To tytuł, który od lat już stawia przede wszystkim na grę w różnych trybach sieciowych, z edycji na edycję kampanię dla pojedynczego gracza traktując coraz bardziej po macoszemu. Nie inaczej jest w tym przypadku.
Samotność i sieć
Ci, którzy nie lubią strzelania do innych graczy przez internet, dostają do dyspozycji ledwie prolog i trzy stosunkowo krótkie rozdziały poruszające tematykę luźno zakorzenioną w historii II wojny światowej. To początki brytyjskich sił specjalnych, działania ruchu oporu w Norwegii i niszczenie transportu ciężkiej wody, a także dość smutne losy czarnoskórych żołnierzy walczących na południu Francji.
Ten kalejdoskop zdarzeń zostanie jeszcze w grudniu uzupełniony o rozdział czwarty, ale nie zmienia to faktu, że misje singlowe nie przekonują. O ile ostatnia z wymienionych wypada najlepiej ze względu na narrację, o tyle pozostałe są łatwymi zadaniami, które nie stawiają przed graczem większych wyzwań i niczym nie zaskakują. Na szczęście mamy również wspomniane zmagania w sieci, gdzie Battlefield V błyszczy.
To starcia dla maksymalnie 64 graczy, podzielonych na dwa zespoły i – już wewnętrznie – na czteroosobowe drużyny. Każdy entuzjasta strzelania może wcielić się w żołnierza szturmowego, medyka, bądź żołnierza wsparcia czy też zwiadu. Ten pierwszy atakuje umocnienia i pojazdy materiałami wybuchowymi i pociskami kumulacyjnymi, drugi – leczy powalonych kompanów i rozdaje apteczki pierwszej pomocy. Zadaniem wsparcia jest budowanie umocnień, zapewnienie amunicji i walka z pojazdami wroga za pomocą min, z kolei pod mianem zwiadu kryje się dobrze znany snajper, który jest dywersantem i wskazuje innym wrogów na minimapie.

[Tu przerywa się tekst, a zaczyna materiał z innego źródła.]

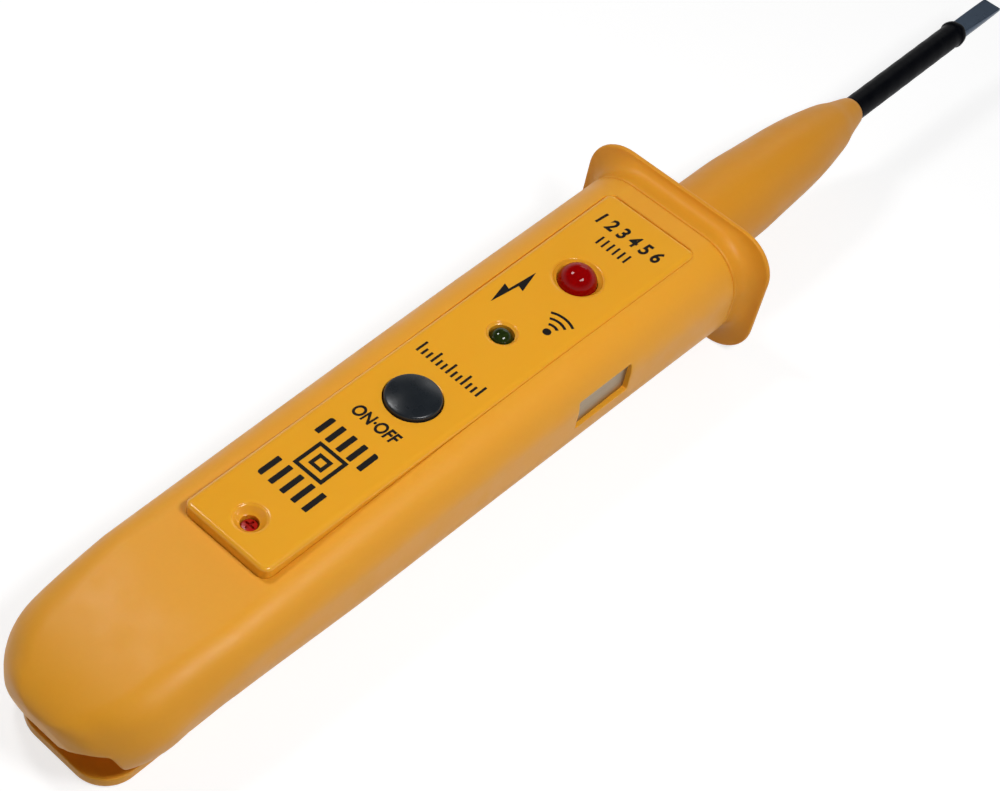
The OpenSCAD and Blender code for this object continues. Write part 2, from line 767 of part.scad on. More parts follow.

W praktyce takie kooperowanie zespołu działa świetnie. Tym lepiej, że w piątej części gry wprowadzono dodatkowe mechanizmy premiujące wspólną grę drużyny. Jej członkowie mogą udzielać sobie nawzajem doraźnej pomocy medycznej, wspólnie również zbierają punkty, które dowódca drużyny może spożytkować na wsparcie. Tym mocniejsze, im więcej wspomnianych punktów uda się zebrać. Żaden Battlefield wcześniej nie nagradzał tak wyraźnie współdziałania.
Z rozmachem
Wśród trybów gry powracają znane i lubiane, jak choćby podbój, gdzie walczymy, zajmując kolejne punkty na mapie. Są też i wielkie operacje – rodzaj sieciowej kampanii, czyli parę rozgrywek w różnych trybach i na różnych mapach połączonych w jeden ciąg. To, jak dany zespół radzi sobie w konkretnej lokacji, przekłada się na dodatkowe środki lub ich brak podczas kolejnego wirtualnego dnia starć. Niezależnie od wyboru trybu Battlefield V sprawia dużą przyjemność.
Pod względem technicznym jest bardzo dobrze. Gra co prawda cierpi na choroby wieku młodzieńczego, czyli niestabilność i pojawiające się błędy techniczne, ale w ogólnym rozrachunku nie zawodzi. Przede wszystkim robi wrażenie grafika – to jedna z najładniejszych gier tego roku. Jeśli ktoś lubi zabawę w sieci i II wojnę światową, a do tego ma przyzwoity komputer, to Battlefield V nie sprawi mu zawodu.